DIRECTIONS:
Repeat everything from the line holding "const cover = new THREE.Group();" to the line holding "return math.atan2(co.x, -co.y)", inclusive, exactly. Leave out the rest.

============

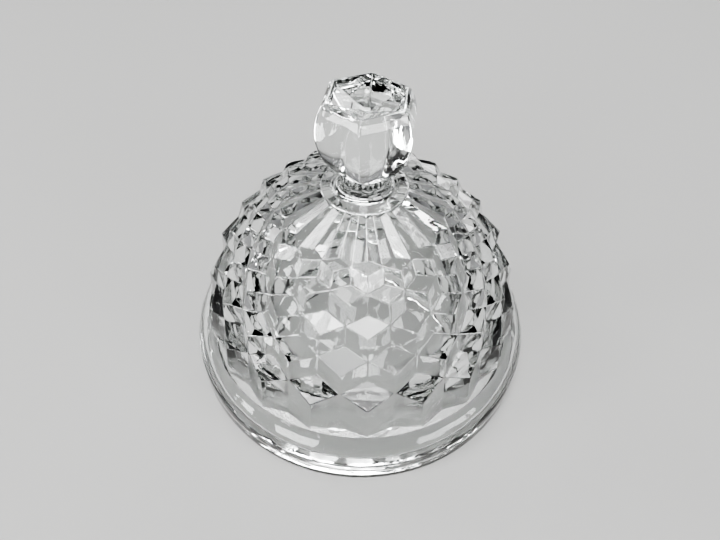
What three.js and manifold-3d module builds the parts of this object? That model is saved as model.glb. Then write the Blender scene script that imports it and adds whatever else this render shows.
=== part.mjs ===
// The cover of a vanity jar in clear pressed glass: a domed shell whose outside is a relief of stacked
// cubes, with long V flutes above them, a plain upright rim below, and a six-sided finial on a round neck.
// Millimetres, +Z up. The origin is the centre of the rim's foot, and azimuth 0 is the front, at -Y.
import * as THREE from "three";
import { mergeVertices } from "three/addons/utils/BufferGeometryUtils.js";
import Module from "manifold-3d";

// Rim
const rimRadius = 57.4;
const rimHeight = 9.4;
const rimDraft = 0.4; // how much narrower the rim is at its upper edge
const rimWall = 6.4;
const rimFootChamfer = 0.8;
const seatDepth = 5; // the straight bore above the mouth, which goes over the jar's neck

// Dome
const shoulderWidth = 5.1; // plain sloping band above the rim's upper edge
const shoulderRise = 7.6;
const ledgeWidth = 0.3; // flat strip between the shoulder and the lower ends of the cubes
const domeCentreRise = 6.4; // the dome is part of a ball, centred this far above the rim
const domeWall = 8.2; // measured at the corners of the cubes

// Cubes
const cubeColumns = 20;
const cubeRows = 5;
const lowestCornerAngle = 75.2; // degrees from the crown to the last row's outward corners
const rowPitchShare = 0.895; // of the pitch that would give every cube a regular six-sided outline
const cubeRelief = 0.25; // height of each of a cube's two steps, as a share of its edge
const cubeTurn = 2.7; // degrees from the front to the middle of the first column

// Flutes
const fluteRise = 23.5; // degrees
const fluteDepth = 1.3;
const fluteTopMargin = 0.5; // how far the flutes run in under the collar

// Collar and neck
const neckRadius = 6.5;
const neckRise = 5.8;
const saucerWidth = 2.6;
const collarWidth = 3.2;
const collarHeight = 0.7;

// Finial
const finialSides = 6;
const finialTurn = -7; // degrees from the front to the nearest ridge
const finialHeight = 21.5;
const finialRadius = 13.75; // over the ridges, at the widest ring
const finialWidestShare = 0.645; // of the finial's height
const finialRimRadius = 11.1;
const finialRimWidth = 1.2;
const recessDepth = 2.7;
const recessFloorRadius = 4.3;

// Fit and fineness
const jointGap = 0.3; // between the neck and the finial
const skirtMargin = 0.4; // how far the cubes' lower ends run into the shoulder
const cutMargin = 1; // how far the hollow's cutter runs out past the foot
const roundSides = 80;
const arcSteps = 8;
const cavitySteps = 10;

const glassColour = 0xe4ecea;
const glassRoughness = 0.05;

const rimTopRadius = rimRadius - rimDraft;
const domeRadius = rimTopRadius - shoulderWidth - ledgeWidth;
const domeCentre = rimHeight + domeCentreRise;
const shoulderHeight = rimHeight + shoulderRise;
const cavityRadius = domeRadius - domeWall;
const mouthRadius = rimRadius - rimWall;
const collarInner = neckRadius + saucerWidth;
const collarOuter = collarInner + collarWidth;
const columnTurn = (2 * Math.PI) / cubeColumns;
const rowPitch = (rowPitchShare * columnTurn * Math.sqrt(3)) / 2; // cube outlines packed as a honeycomb

const wasm = await Module();
wasm.setup();

// The geometry's closed surface as a solid.
function solidOf(geometry) {
  const bare = new THREE.BufferGeometry().setAttribute("position", geometry.getAttribute("position"));
  if (geometry.index) bare.setIndex(geometry.index);
  const merged = mergeVertices(bare);
  const corners = merged.index.array;
  const kept = [];
  for (let i = 0; i < corners.length; i += 3) {
    const [a, b, c] = corners.slice(i, i + 3);
    if (a !== b && b !== c && c !== a) kept.push(a, b, c);
  }
  const vertProperties = merged.getAttribute("position").array;
  return new wasm.Manifold(new wasm.Mesh({ numProp: 3, vertProperties, triVerts: new Uint32Array(kept) }));
}

// The solid's surface as a geometry, with flat faces.
function geometryOf(solid) {
  const mesh = solid.getMesh();
  const indexed = new THREE.BufferGeometry();
  indexed.setAttribute("position", new THREE.BufferAttribute(mesh.vertProperties, 3));
  indexed.setIndex(new THREE.BufferAttribute(mesh.triVerts, 1));
  const flat = indexed.toNonIndexed();
  flat.computeVertexNormals();
  return flat;
}

// A profile of [radius, height] pairs, from the axis round to the axis, turned about Z.
function turned(profile, sides, start = 0) {
  const points = profile.map(([radius, height]) => new THREE.Vector2(radius, height));
  return new THREE.LatheGeometry(points, sides, start).rotateX(Math.PI / 2);
}

// Points of a quarter ellipse's stretch, from one height to another, widest at widestHeight.
function ellipseArc(widest, widestHeight, endRadius, endHeight, steps) {
  const reach = (endHeight - widestHeight) / Math.sqrt(1 - (endRadius / widest) ** 2);
  const lastAngle = Math.acos(endRadius / widest);
  return Array.from({ length: steps + 1 }, (_, i) => {
    const angle = (lastAngle * i) / steps;
    return [widest * Math.cos(angle), widestHeight + reach * Math.sin(angle)];
  });
}

function pointAt(azimuth, ring) {
  return new THREE.Vector3(ring.radius * Math.sin(azimuth), -ring.radius * Math.cos(azimuth), ring.height);
}

// A ring on the dome, row by row from the top row, sunk by a number of cube steps. Rows are evenly spaced
// on a conformal map of the ball, so that every cube keeps its shape as it grows towards the rim.
function domeRing(row, sunkSteps) {
  const lowest = Math.log(Math.tan(THREE.MathUtils.degToRad(lowestCornerAngle) / 2));
  const level = lowest + (row - (cubeRows - 1)) * rowPitch - (sunkSteps * rowPitch) / 3;
  const angle = 2 * Math.atan(Math.exp(level));
  const reach = domeRadius - sunkSteps * stepDepth(angle);
  return { radius: reach * Math.sin(angle), height: domeCentre + reach * Math.cos(angle) };
}

// The depth of one of a cube's steps, at an angle from the crown.
function stepDepth(angle) {
  const cubeEdge = (domeRadius * Math.sin(angle) * columnTurn) / Math.sqrt(3);
  return cubeRelief * cubeEdge;
}

// The lower end of the last row's upright faces, a little way inside the shoulder.
function skirtRing(sunkSteps) {
  const reach = Math.sqrt(domeRadius ** 2 - (shoulderHeight - domeCentre) ** 2);
  const depth = stepDepth(THREE.MathUtils.degToRad(lowestCornerAngle));
  return { radius: reach - sunkSteps * depth, height: shoulderHeight - skirtMargin };
}

const cornerRing = (row) => domeRing(row, 0); // the cubes' outward corners
const sideRing = (row) => domeRing(row, 1); // where neighbouring cubes' top faces meet
const valleyRing = (row) => domeRing(row, 2); // the inward corners behind the top faces

const fluteFoot = sideRing(0);
const fluteSlope = Math.tan(THREE.MathUtils.degToRad(fluteRise));
const collarTop = fluteFoot.height + (fluteFoot.radius - collarOuter) * fluteSlope;
const neckTop = collarTop + neckRise;

// The fluted and cubed outside of the dome, closed inside the rim and under the collar.
function cubeDome() {
  const positions = [];
  const half = columnTurn / 2;
  const crestRadius = collarOuter - fluteTopMargin;
  const crest = { radius: crestRadius, height: collarTop + (collarOuter - crestRadius) * fluteSlope };
  const groove = { radius: crestRadius, height: crest.height - fluteDepth };
  const foot = { radius: domeRadius - domeWall / 2, height: rimHeight / 2 };
  const crown = new THREE.Vector3(0, 0, groove.height);
  const under = new THREE.Vector3(0, 0, foot.height);

  function face(...corners) {
    for (let i = 2; i < corners.length; i++) {
      for (const corner of [corners[0], corners[i - 1], corners[i]]) positions.push(...corner.toArray());
    }
  }

  for (let column = 0; column < cubeColumns; column++) {
    const front = THREE.MathUtils.degToRad(cubeTurn) + column * columnTurn;
    for (const side of [-1, 1]) {
      const edge = front + side * half;
      // The right-hand half of a column is the left-hand one mirrored, so its faces run the other way.
      const add = (...corners) => (side < 0 ? face(...corners) : face(...corners.reverse()));
      add(pointAt(edge, crest), pointAt(edge, fluteFoot), pointAt(front, valleyRing(0)), pointAt(front, groove));
      add(crown, pointAt(edge, crest), pointAt(front, groove));
    }
    for (let row = 0; row < cubeRows; row++) {
      const isLast = row === cubeRows - 1;
      const belowRing = isLast ? skirtRing(0) : sideRing(row + 1);
      const besideRing = isLast ? skirtRing(1) : valleyRing(row + 1);
      const middle = front + (row % 2) * half;
      const left = middle - half;
      const right = middle + half;
      const corner = pointAt(middle, cornerRing(row));
      const below = pointAt(middle, belowRing);
      const leftTop = pointAt(left, sideRing(row));
      const rightTop = pointAt(right, sideRing(row));
      face(leftTop, corner, rightTop, pointAt(middle, valleyRing(row)));
      face(leftTop, pointAt(left, besideRing), below, corner);
      face(corner, below, pointAt(right, besideRing), rightTop);
    }
    const lastMiddle = front + ((cubeRows - 1) % 2) * half;
    for (const side of [-1, 1]) {
      const edge = lastMiddle + side * half;
      const add = (...corners) => (side < 0 ? face(...corners) : face(...corners.reverse()));
      const valley = pointAt(edge, skirtRing(1));
      const below = pointAt(lastMiddle, skirtRing(0));
      add(valley, pointAt(edge, foot), pointAt(lastMiddle, foot), below);
      add(under, pointAt(lastMiddle, foot), pointAt(edge, foot));
    }
  }
  const geometry = new THREE.BufferGeometry();
  geometry.setAttribute("position", new THREE.Float32BufferAttribute(positions, 3));
  return geometry;
}

// The plain turned outside: rim, shoulder, collar and neck, on a core that the cube relief covers.
function plainOutside() {
  return turned(
    [
      [0, 0],
      [rimRadius - rimFootChamfer, 0],
      [rimRadius, rimFootChamfer],
      [rimTopRadius, rimHeight],
      [rimTopRadius - shoulderWidth, shoulderHeight],
      [0, shoulderHeight],
    ],
    roundSides,
  );
}

// The neck's concave sweep up from the collar's bead.
function neckStem() {
  const beadMiddle = collarInner + collarWidth / 2;
  const sweep = Array.from({ length: arcSteps + 1 }, (_, i) => {
    const angle = (i / arcSteps) * (Math.PI / 2);
    return [collarInner - saucerWidth * Math.sin(angle), neckTop - neckRise * Math.cos(angle)];
  });
  const root = collarTop - fluteDepth - collarHeight;
  return turned(
    [
      [0, root],
      [collarOuter + fluteTopMargin, root],
      [collarOuter, collarTop],
      [beadMiddle, collarTop + collarHeight],
      ...sweep,
      [0, neckTop],
    ],
    roundSides,
  );
}

// The hollow that the glass is pressed round: the mouth, its seat and the inside of the dome.
function cavity() {
  const inside = Array.from({ length: cavitySteps }, (_, i) => {
    const angle = (Math.PI / 2) * (1 - i / cavitySteps);
    return [cavityRadius * Math.sin(angle), domeCentre + cavityRadius * Math.cos(angle)];
  });
  return turned(
    [
      [0, -cutMargin],
      [mouthRadius, -cutMargin],
      [mouthRadius, seatDepth],
      ...inside,
      [0, domeCentre + cavityRadius],
    ],
    roundSides,
  );
}

function domeCover() {
  const outside = solidOf(cubeDome()).add(solidOf(plainOutside())).add(solidOf(neckStem()));
  return geometryOf(outside.subtract(solidOf(cavity())));
}

// Six flat panels that bulge over the neck and close in to a rim round a shallow recess.
function finialBody() {
  const foot = neckTop + jointGap;
  const top = neckTop + finialHeight;
  const widest = neckTop + finialHeight * finialWidestShare;
  const lower = ellipseArc(finialRadius, widest, neckRadius, foot, arcSteps).reverse();
  const upper = ellipseArc(finialRadius, widest, finialRimRadius, top, arcSteps).slice(1);
  const profile = [
    [0, foot],
    ...lower,
    ...upper,
    [finialRimRadius - finialRimWidth, top],
    [recessFloorRadius, top - recessDepth],
    [0, top - recessDepth],
  ];
  return geometryOf(solidOf(turned(profile, finialSides, THREE.MathUtils.degToRad(finialTurn))));
}

function glass() {
  return new THREE.MeshStandardMaterial({
    color: glassColour,
    roughness: glassRoughness,
    metalness: 0,
    flatShading: true,
  });
}

function piece(name, geometry) {
  const mesh = new THREE.Mesh(geometry, glass());
  mesh.name = name;
  return mesh;
}

const cover = new THREE.Group();
cover.add(piece("dome_cover", domeCover()));
cover.add(piece("finial", finialBody()));

export default cover;
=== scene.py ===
import math

import bpy
import bmesh
from mathutils import Matrix, Vector


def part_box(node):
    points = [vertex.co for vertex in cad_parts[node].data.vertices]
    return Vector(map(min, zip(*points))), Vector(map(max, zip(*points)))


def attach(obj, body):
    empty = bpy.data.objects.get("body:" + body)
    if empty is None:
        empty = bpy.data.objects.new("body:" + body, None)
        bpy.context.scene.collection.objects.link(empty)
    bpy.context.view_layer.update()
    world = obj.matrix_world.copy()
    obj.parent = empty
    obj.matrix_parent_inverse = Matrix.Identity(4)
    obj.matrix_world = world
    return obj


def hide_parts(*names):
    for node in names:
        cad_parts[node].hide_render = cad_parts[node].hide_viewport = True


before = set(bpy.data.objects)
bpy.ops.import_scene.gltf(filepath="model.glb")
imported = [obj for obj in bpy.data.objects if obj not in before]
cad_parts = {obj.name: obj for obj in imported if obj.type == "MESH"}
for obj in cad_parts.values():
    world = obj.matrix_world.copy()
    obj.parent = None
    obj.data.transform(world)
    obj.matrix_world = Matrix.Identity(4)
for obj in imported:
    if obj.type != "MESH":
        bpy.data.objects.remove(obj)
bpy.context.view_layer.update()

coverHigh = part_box("dome_cover")[1]
rimRadius = coverHigh.x
neckTop = coverHigh.z
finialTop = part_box("finial")[1].z
print("frame loaded, rim radius", round(rimRadius, 4), "top", round(finialTop, 4))


def azimuthOf(co):
    return math.atan2(co.x, -co.y)   # 0 is the front, at -Y


def pointAt(azimuth, radius, height):
    return Vector((radius * math.sin(azimuth), -radius * math.cos(azimuth), height))


def addObject(bm, name):
    mesh = bpy.data.meshes.new(name)
    bm.to_mesh(mesh)
    bm.free()
    made = bpy.data.objects.new(name, mesh)
    bpy.context.collection.objects.link(made)
    return made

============

RESULT OF THE EXERCISE:
const cover = new THREE.Group();
cover.add(piece("dome_cover", domeCover()));
cover.add(piece("finial", finialBody()));

export default cover;
=== scene.py ===
import math

import bpy
import bmesh
from mathutils import Matrix, Vector


def part_box(node):
    points = [vertex.co for vertex in cad_parts[node].data.vertices]
    return Vector(map(min, zip(*points))), Vector(map(max, zip(*points)))


def attach(obj, body):
    empty = bpy.data.objects.get("body:" + body)
    if empty is None:
        empty = bpy.data.objects.new("body:" + body, None)
        bpy.context.scene.collection.objects.link(empty)
    bpy.context.view_layer.update()
    world = obj.matrix_world.copy()
    obj.parent = empty
    obj.matrix_parent_inverse = Matrix.Identity(4)
    obj.matrix_world = world
    return obj


def hide_parts(*names):
    for node in names:
        cad_parts[node].hide_render = cad_parts[node].hide_viewport = True


before = set(bpy.data.objects)
bpy.ops.import_scene.gltf(filepath="model.glb")
imported = [obj for obj in bpy.data.objects if obj not in before]
cad_parts = {obj.name: obj for obj in imported if obj.type == "MESH"}
for obj in cad_parts.values():
    world = obj.matrix_world.copy()
    obj.parent = None
    obj.data.transform(world)
    obj.matrix_world = Matrix.Identity(4)
for obj in imported:
    if obj.type != "MESH":
        bpy.data.objects.remove(obj)
bpy.context.view_layer.update()

coverHigh = part_box("dome_cover")[1]
rimRadius = coverHigh.x
neckTop = coverHigh.z
finialTop = part_box("finial")[1].z
print("frame loaded, rim radius", round(rimRadius, 4), "top", round(finialTop, 4))


def azimuthOf(co):
    return math.atan2(co.x, -co.y)   # 0 is the front, at -Y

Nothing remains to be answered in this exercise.